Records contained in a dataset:
————————
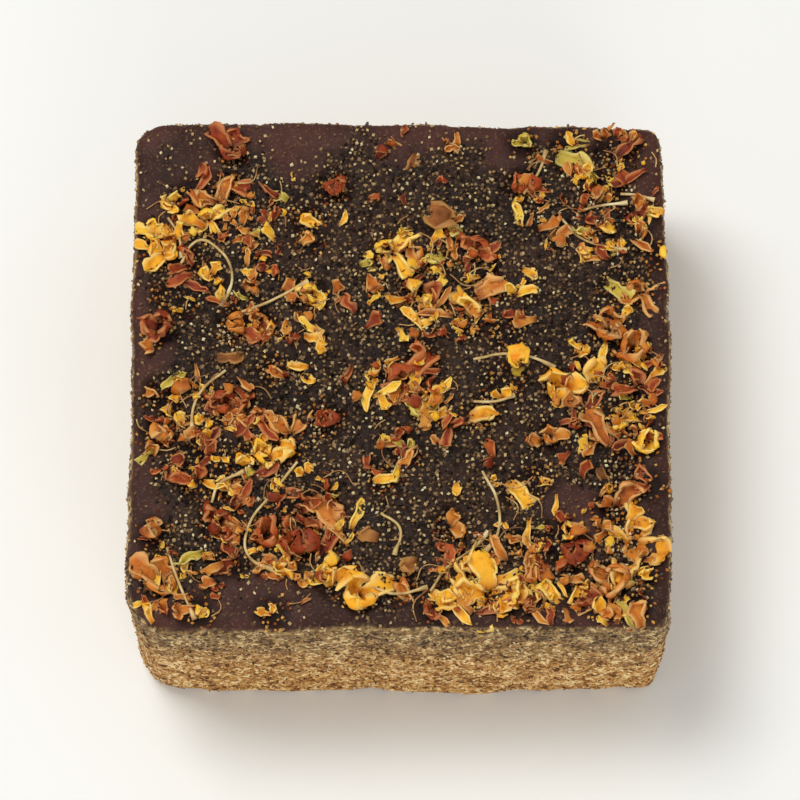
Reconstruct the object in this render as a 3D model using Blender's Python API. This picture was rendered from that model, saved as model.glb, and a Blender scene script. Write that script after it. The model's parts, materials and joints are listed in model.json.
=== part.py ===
"""A block of jaggery: unrefined cane sugar, cast as a slab, set hard and cut square by hand.

Metres, +Z up. The origin is the centre of the flat base, the front is at -Y, and the side that
carries the flowers is the top. The block is one solid. It starts as a cube sliced into a lattice,
whose points are then moved three times: to round its corners and rims, to give it the uneven faces
of a hand-cut piece, and to bring it to its exact size.
"""

import math

import bmesh
import bpy
from mathutils import Matrix, Vector, noise

MM = 0.001

# Driving dimensions.
BLOCK_WIDTH = 40.0 * MM  # along X
BLOCK_DEPTH = 40.0 * MM  # along Y
BLOCK_HEIGHT = 18.0 * MM

# Upright corners as seen from above: the front left one is worn rounder than the others.
FRONT_LEFT_RADIUS = 3.6 * MM
FRONT_RIGHT_RADIUS = 1.7 * MM
BACK_LEFT_RADIUS = 1.9 * MM
BACK_RIGHT_RADIUS = 1.9 * MM

# The rims: the flower side set with a soft edge, and the base is a cut.
TOP_RIM_RADIUS = 0.9 * MM
BASE_RIM_RADIUS = 0.6 * MM

# Hand-cut unevenness. Each wave has a height and a length.
SIDE_BOW = 0.22 * MM
SIDE_BOW_LENGTH = 13.0 * MM
SIDE_CRUMB = 0.13 * MM
SIDE_CRUMB_LENGTH = 2.6 * MM
BASE_CHIP = 0.30 * MM
BASE_CHIP_LENGTH = 3.4 * MM
BASE_CHIP_REACH = 4.0 * MM
BASE_DRAFT = 0.25 * MM  # how much further in the base is than the top, on each side
TOP_SETTLE = 0.16 * MM
TOP_SETTLE_LENGTH = 9.0 * MM
TOP_LUMP = 0.09 * MM
TOP_LUMP_LENGTH = 3.2 * MM

# Lattice spacing: fine across the rims, then even.
RIM_SLICES = (0.3 * MM, 0.65 * MM, 1.1 * MM, 1.8 * MM, 2.8 * MM)
EVEN_SLICE = 1.5 * MM
PLAN_BLEND = 5  # how fast the corner rounding dies away towards the middle of a face

SUGAR_COLOUR = (0.066, 0.036, 0.024, 1.0)
SUGAR_ROUGHNESS = 0.62


def clear_scene():
    for obj in list(bpy.data.objects):
        bpy.data.objects.remove(obj, do_unlink=True)


def slice_places(low, high):
    """Where to slice between two opposite faces: near each of them, and evenly in between."""
    near = [low + step for step in RIM_SLICES]
    far = [high - step for step in reversed(RIM_SLICES)]
    span = far[0] - near[-1]
    count = max(1, round(span / EVEN_SLICE))
    middle = [near[-1] + span * i / count for i in range(1, count)]
    return near + middle + far


def lattice_block():
    """A bmesh cube of the block's size, standing on z = 0 and sliced along all three axes."""
    mesh = bmesh.new()
    bmesh.ops.create_cube(mesh, size=1.0)
    size = Vector((BLOCK_WIDTH, BLOCK_DEPTH, BLOCK_HEIGHT))
    bmesh.ops.transform(mesh, matrix=Matrix.Diagonal(size.to_4d()), verts=mesh.verts)
    bmesh.ops.translate(mesh, vec=(0, 0, BLOCK_HEIGHT / 2), verts=mesh.verts)
    low = Vector((-BLOCK_WIDTH / 2, -BLOCK_DEPTH / 2, 0))
    high = Vector((BLOCK_WIDTH / 2, BLOCK_DEPTH / 2, BLOCK_HEIGHT))
    for axis in range(3):
        normal = Vector.Fill(3)
        normal[axis] = 1.0
        for place in slice_places(low[axis], high[axis]):
            bmesh.ops.bisect_plane(
                mesh,
                geom=mesh.verts[:] + mesh.edges[:] + mesh.faces[:],
                dist=1e-7,
                plane_co=normal * place,
                plane_no=normal,
            )
    return mesh


def corner_radius(x, y):
    """The upright corner's radius in the quarter of the plan that holds this point."""
    if y < 0:
        return FRONT_LEFT_RADIUS if x < 0 else FRONT_RIGHT_RADIUS
    return BACK_LEFT_RADIUS if x < 0 else BACK_RIGHT_RADIUS


def rounded_outline(x, y):
    """A point on the square outline, moved onto the outline with rounded corners."""
    radius = corner_radius(x, y)
    reach_x = BLOCK_WIDTH / 2 - radius
    reach_y = BLOCK_DEPTH / 2 - radius
    centre = Vector((max(-reach_x, min(reach_x, x)), max(-reach_y, min(reach_y, y))))
    out = Vector((x, y)) - centre
    return centre + out.normalized() * radius


def round_rim(inset, drop, radius):
    """Moves a point near a rim onto its quarter round.

    inset is how far the point is inside the outline, and drop how far it is from the flat face.
    """
    if inset >= radius or drop >= radius:
        return inset, drop
    out = Vector((radius - inset, radius - drop)).normalized() * radius
    return radius - out.x, radius - out.y


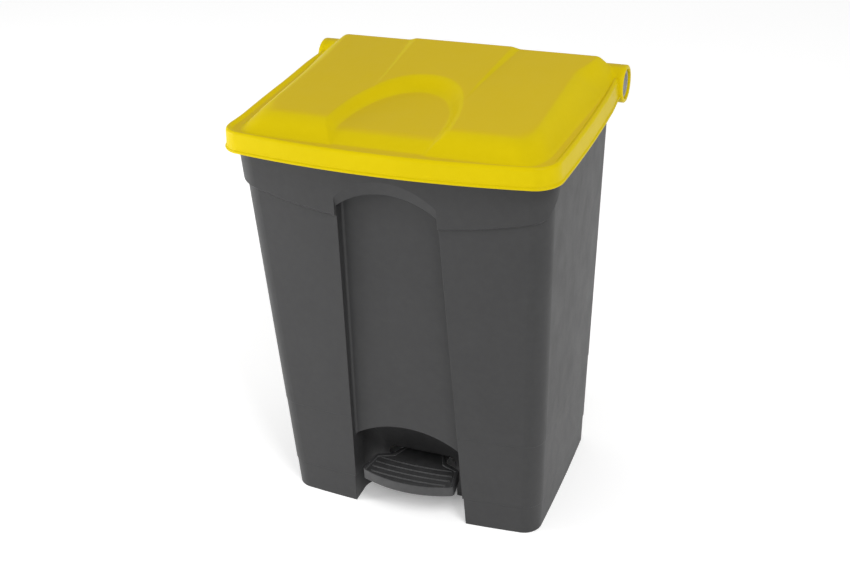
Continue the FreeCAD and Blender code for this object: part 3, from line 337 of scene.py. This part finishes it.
————————
_What you will do_: Reproduce the full listing word for word.

_Final result_:
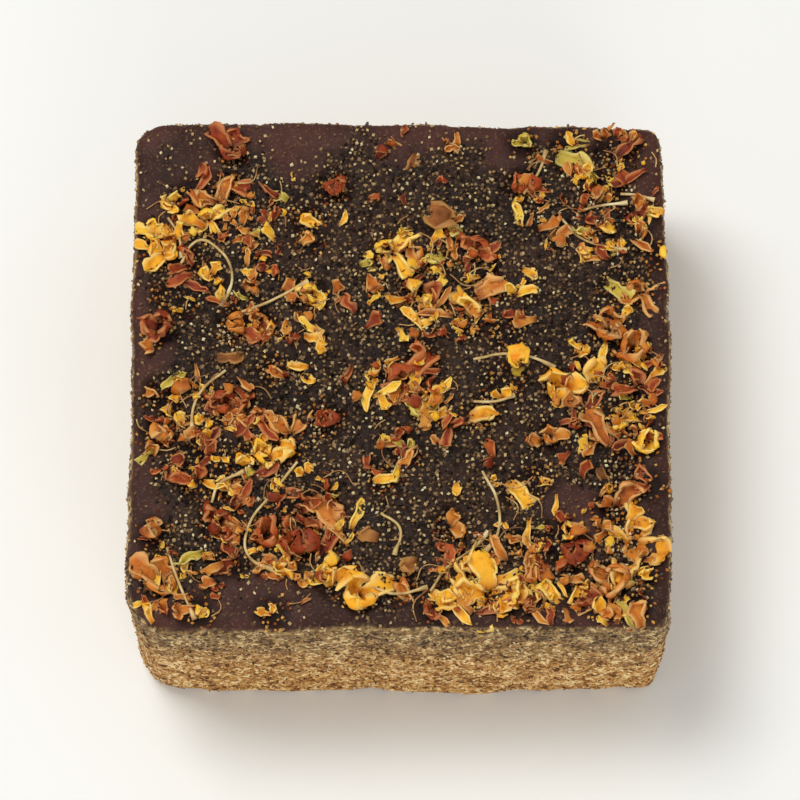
Reconstruct the object in this render as a 3D model using Blender's Python API. This picture was rendered from that model, saved as model.glb, and a Blender scene script. Write that script after it. The model's parts, materials and joints are listed in model.json.
=== part.py ===
"""A block of jaggery: unrefined cane sugar, cast as a slab, set hard and cut square by hand.

Metres, +Z up. The origin is the centre of the flat base, the front is at -Y, and the side that
carries the flowers is the top. The block is one solid. It starts as a cube sliced into a lattice,
whose points are then moved three times: to round its corners and rims, to give it the uneven faces
of a hand-cut piece, and to bring it to its exact size.
"""

import math

import bmesh
import bpy
from mathutils import Matrix, Vector, noise

MM = 0.001

# Driving dimensions.
BLOCK_WIDTH = 40.0 * MM  # along X
BLOCK_DEPTH = 40.0 * MM  # along Y
BLOCK_HEIGHT = 18.0 * MM

# Upright corners as seen from above: the front left one is worn rounder than the others.
FRONT_LEFT_RADIUS = 3.6 * MM
FRONT_RIGHT_RADIUS = 1.7 * MM
BACK_LEFT_RADIUS = 1.9 * MM
BACK_RIGHT_RADIUS = 1.9 * MM

# The rims: the flower side set with a soft edge, and the base is a cut.
TOP_RIM_RADIUS = 0.9 * MM
BASE_RIM_RADIUS = 0.6 * MM

# Hand-cut unevenness. Each wave has a height and a length.
SIDE_BOW = 0.22 * MM
SIDE_BOW_LENGTH = 13.0 * MM
SIDE_CRUMB = 0.13 * MM
SIDE_CRUMB_LENGTH = 2.6 * MM
BASE_CHIP = 0.30 * MM
BASE_CHIP_LENGTH = 3.4 * MM
BASE_CHIP_REACH = 4.0 * MM
BASE_DRAFT = 0.25 * MM  # how much further in the base is than the top, on each side
TOP_SETTLE = 0.16 * MM
TOP_SETTLE_LENGTH = 9.0 * MM
TOP_LUMP = 0.09 * MM
TOP_LUMP_LENGTH = 3.2 * MM

# Lattice spacing: fine across the rims, then even.
RIM_SLICES = (0.3 * MM, 0.65 * MM, 1.1 * MM, 1.8 * MM, 2.8 * MM)
EVEN_SLICE = 1.5 * MM
PLAN_BLEND = 5  # how fast the corner rounding dies away towards the middle of a face

SUGAR_COLOUR = (0.066, 0.036, 0.024, 1.0)
SUGAR_ROUGHNESS = 0.62


def clear_scene():
    for obj in list(bpy.data.objects):
        bpy.data.objects.remove(obj, do_unlink=True)


def slice_places(low, high):
    """Where to slice between two opposite faces: near each of them, and evenly in between."""
    near = [low + step for step in RIM_SLICES]
    far = [high - step for step in reversed(RIM_SLICES)]
    span = far[0] - near[-1]
    count = max(1, round(span / EVEN_SLICE))
    middle = [near[-1] + span * i / count for i in range(1, count)]
    return near + middle + far


def lattice_block():
    """A bmesh cube of the block's size, standing on z = 0 and sliced along all three axes."""
    mesh = bmesh.new()
    bmesh.ops.create_cube(mesh, size=1.0)
    size = Vector((BLOCK_WIDTH, BLOCK_DEPTH, BLOCK_HEIGHT))
    bmesh.ops.transform(mesh, matrix=Matrix.Diagonal(size.to_4d()), verts=mesh.verts)
    bmesh.ops.translate(mesh, vec=(0, 0, BLOCK_HEIGHT / 2), verts=mesh.verts)
    low = Vector((-BLOCK_WIDTH / 2, -BLOCK_DEPTH / 2, 0))
    high = Vector((BLOCK_WIDTH / 2, BLOCK_DEPTH / 2, BLOCK_HEIGHT))
    for axis in range(3):
        normal = Vector.Fill(3)
        normal[axis] = 1.0
        for place in slice_places(low[axis], high[axis]):
            bmesh.ops.bisect_plane(
                mesh,
                geom=mesh.verts[:] + mesh.edges[:] + mesh.faces[:],
                dist=1e-7,
                plane_co=normal * place,
                plane_no=normal,
            )
    return mesh


def corner_radius(x, y):
    """The upright corner's radius in the quarter of the plan that holds this point."""
    if y < 0:
        return FRONT_LEFT_RADIUS if x < 0 else FRONT_RIGHT_RADIUS
    return BACK_LEFT_RADIUS if x < 0 else BACK_RIGHT_RADIUS


def rounded_outline(x, y):
    """A point on the square outline, moved onto the outline with rounded corners."""
    radius = corner_radius(x, y)
    reach_x = BLOCK_WIDTH / 2 - radius
    reach_y = BLOCK_DEPTH / 2 - radius
    centre = Vector((max(-reach_x, min(reach_x, x)), max(-reach_y, min(reach_y, y))))
    out = Vector((x, y)) - centre
    return centre + out.normalized() * radius


def round_rim(inset, drop, radius):
    """Moves a point near a rim onto its quarter round.

    inset is how far the point is inside the outline, and drop how far it is from the flat face.
    """
    if inset >= radius or drop >= radius:
        return inset, drop
    out = Vector((radius - inset, radius - drop)).normalized() * radius
    return radius - out.x, radius - out.y


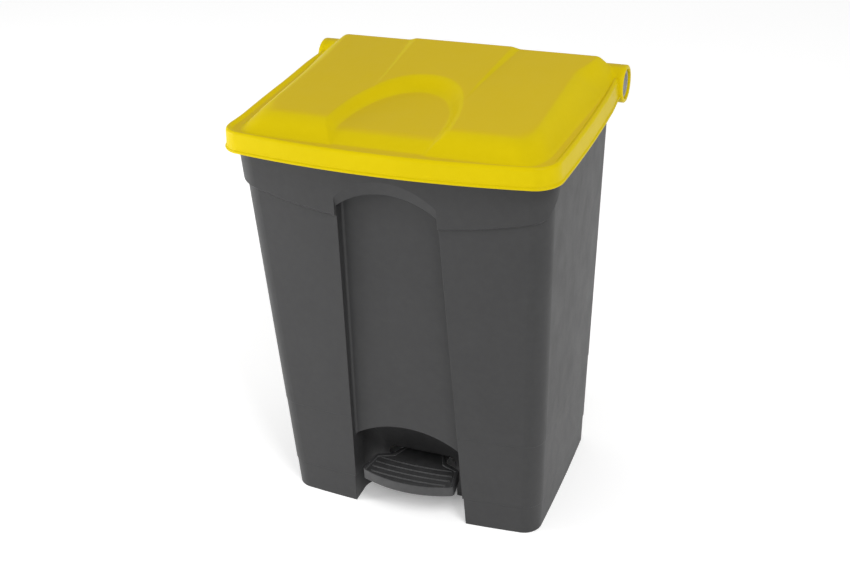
Continue the FreeCAD and Blender code for this object: part 3, from line 337 of scene.py. This part finishes it.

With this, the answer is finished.